Hiking for therapy.

Hiking therapy.

It would seem obvious that hiking in the fresh air and in a quiet environment would be beneficial to our health and well being.  I think this would be hard to dispute. While I don’t think there needs to be a scientific answer to everything. Yet I do think being aware of how we are feeling in the moment, can be very helpful in a therapeutic way.  Being able to recognize what a good feeling actually feels like, is different from an affirmation of  ‘this is how I’m going to feel.’  Its very much like happiness, we are always striving to be happy, but happiness comes when we least expect it.

Often it happens when we are immersed in something outside ourselves, which has been my own experience. While it can’t be denied that happiness can be found inside ourselves. I think our minds are becoming overloaded with data, due to our very busy lives and constant exposure to social media.

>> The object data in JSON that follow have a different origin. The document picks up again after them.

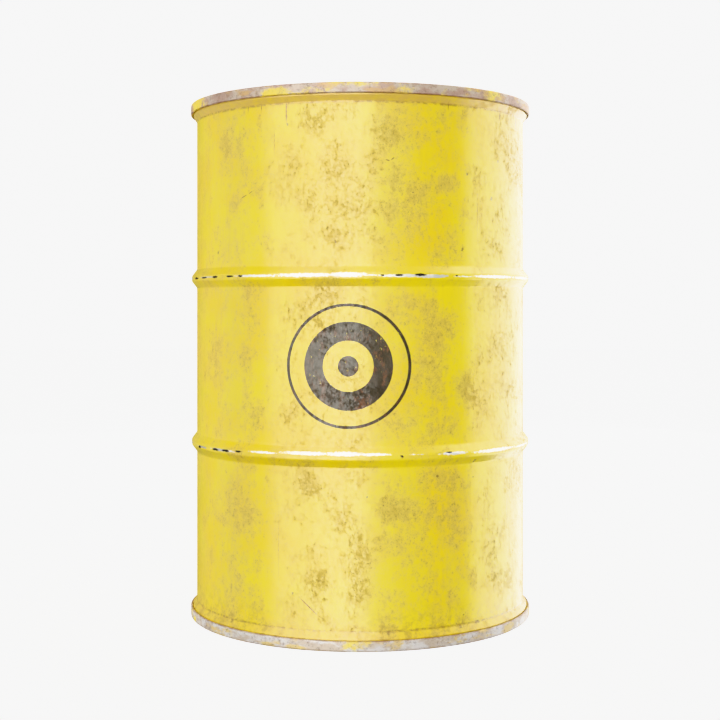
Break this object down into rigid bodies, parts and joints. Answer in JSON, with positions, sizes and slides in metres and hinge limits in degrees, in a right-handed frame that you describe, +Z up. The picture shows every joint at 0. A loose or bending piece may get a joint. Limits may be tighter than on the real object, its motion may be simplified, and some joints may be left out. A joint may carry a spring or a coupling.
{
  "type": "closed-head steel drum",
  "caption": "Weathered yellow closed-head steel drum with rolling hoops, double-seamed chimes, and a bung and a vent plug that screw into its top head.",
  "frame": {"origin": "centre of the ring on the bottom chime that the drum stands on", "axes": "+Z up along the drum's axis, -Y the front, +X towards the large bung"},
  "size_m": [0.5968, 0.5968, 0.889],
  "materials": {
    "yellow_paint": "worn semi-gloss yellow enamel, faded and dirty, rubbed to grey and rusty metal on the chimes and hoop crests",
    "zinc_steel": "dull zinc plating with brown rust freckles",
    "gasket_rubber": "aged black rubber",
    "seam_rubber": "dried brown sealing compound"
  },
  "bodies": {
    "drum": {"body_shell": "yellow_paint", "top_head": "yellow_paint", "bottom_head": "yellow_paint", "top_seam_compound": "seam_rubber", "bottom_seam_compound": "seam_rubber", "bung_flange": "zinc_steel", "bung_flange_gasket": "gasket_rubber", "vent_flange": "zinc_steel", "vent_flange_gasket": "gasket_rubber"},
    "bung_riser": {"bung_plug_gasket": "gasket_rubber"},
    "bung": {"bung_plug": "zinc_steel"},
    "vent_riser": {"vent_plug_gasket": "gasket_rubber"},
    "vent": {"vent_plug": "zinc_steel"}
  },
  "joints": [
    {"name": "bung_rise", "type": "slide", "parent": "drum", "child": "bung_riser", "axis": [0, 0, 1], "range_m": [0, 0.011]},
    {"name": "bung_turn", "type": "hinge", "parent": "bung_riser", "child": "bung", "pos_m": [0.21838, 0, 0.88], "axis": [0, 0, 1], "range_deg": [0, 1710]},
    {"name": "vent_rise", "type": "slide", "parent": "drum", "child": "vent_riser", "axis": [0, 0, 1], "range_m": [0, 0.011]},
    {"name": "vent_turn", "type": "hinge", "parent": "vent_riser", "child": "vent", "pos_m": [-0.21838, 0, 0.88], "axis": [0, 0, 1], "range_deg": [0, 2160]}
  ],
  "couplings": [
    {"joint": "bung_rise", "follows": "bung_turn", "m_per_rad": 0.00036749},
    {"joint": "vent_rise", "follows": "vent_turn", "m_per_rad": 0.00028871}
  ]
}
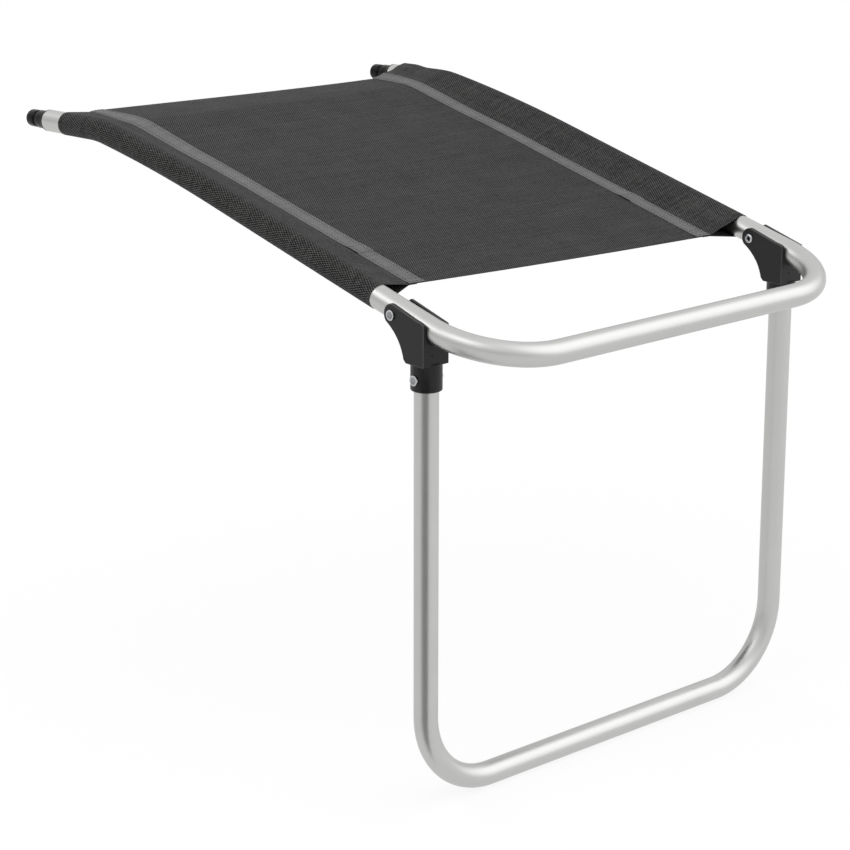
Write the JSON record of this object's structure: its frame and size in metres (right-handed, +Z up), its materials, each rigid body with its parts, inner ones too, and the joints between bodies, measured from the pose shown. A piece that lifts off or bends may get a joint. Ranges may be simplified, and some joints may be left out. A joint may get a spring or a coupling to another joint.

Our brains are having to filter much more information and adding to the problem is, the shallowness of this information. This mainly comes to us in bite size pieces now. Looking at something more substantial requires our brain to reason and contemplate more. Yet in the mainstream media anything substantial is becoming harder to find. I was reading a book recently and on a page at the end of the first chapter were these words.  “Congratulations, you are one of a select few who have made it to the end of the first chapter, please enjoy the rest of the book.”  Then I wondered if it might of been better to issue the challenge on the front page.  “This book has substantial content, are you up to the challenge?”

Hiking therapy
Therapy amongst the trees

Hiking in nature.

Research shows that even brief interactions with nature can soothe our minds. Also it’s similar to immersing our minds in something more complex and at some point, reaching a state of flow. Nature has its own unique qualities. The benefits of hiking in nature are, decreased anxiety, brooding and negative emotions. Also decreasing ruminations, the habit of thinking over and over about causes and consequences of negative experiences.  “Shirin yoku” a term that means” taking in the forest atmosphere” or “forest bathing,” was developed in Japan in the 1980’s. Consequently becoming a corner stone of preventative health care and healing in Japanese medicine.

Various studies have concluded that inhaling air containing essential wood oils given off by plants. Also the sound of birds, cool air, green leaves, trees, wild plants and grasses.  Finally coupling this with the atmosphere of the forest, all leading to a very calming affect.

I have had all of these experiences myself. My sense of calmness comes from open countryside, green fields and country lanes, with very few trees. I think this links to memories of childhood and earlier experiences of that beauty. Other people may see it in a similar way, or for the scenery in its own right. If I had lived around the forests of Canada, my bias may of been different. My  experience is, that often every aspect of nature can happen on the one trail, forests, fields, mountains, rivers and the list goes on. When a part of the trail starts to meander through your particular idea of beauty and calmness.  You can feel yourself smiling and drinking in the feelings. Nature provides a live and dynamic environment, which can lead to a sensory experience. This could be similar to putting your feet in an icy mountain stream.

Hiking in solitude.

Hiking in solitude, can create a different perspective from our everyday life. The longer you spend in solitude the more your perspective starts to change.  A new way of seeing things begins to happen as our relationship with nature becomes more intimate. I think you come into an alternate grounding with the world around you. Losing any sense of hierarchy, or rights of possession. They no longer seem relevant to your experience. You only realize these feelings when you return to your everyday surroundings. For a while many things may seem odd or strange, because you have lost those formal boundaries for a while.

Hiking therapy
Solitude for therapy

These higher level feelings of connection with nature take time and can’t be rushed.  They come slowly, as the pressing thoughts you began with start to dissolve. While a high level of fitness helps, not in the experience itself, but in allowing you to forget about your body. Your more able to take your fitness as a given, which allows you to concentrate on inner feelings. As if you were in some way, separate from any bodily constraints. This can be seen as a form of walking meditation. How long you need to be in nature to achieve this, is a personal thing. Since it will depend on many variables.

Personal feelings.

Time in nature and what can be achieved is a personal thing, while our time constrained lives allow only brief encounters with nature, this can be all that’s needed to make a difference to our perceptions.  Hence this can be in a forest. Walking along the beach. Visiting a local park or at a micro level buying a pot plant that will soften and enhance your personal space. Hiking, in my experience, can be a source of therapy and the benefits for me have been easy to feel. I would encourage you to find out for yourself, if the benefits I have found from hiking, will apply to you.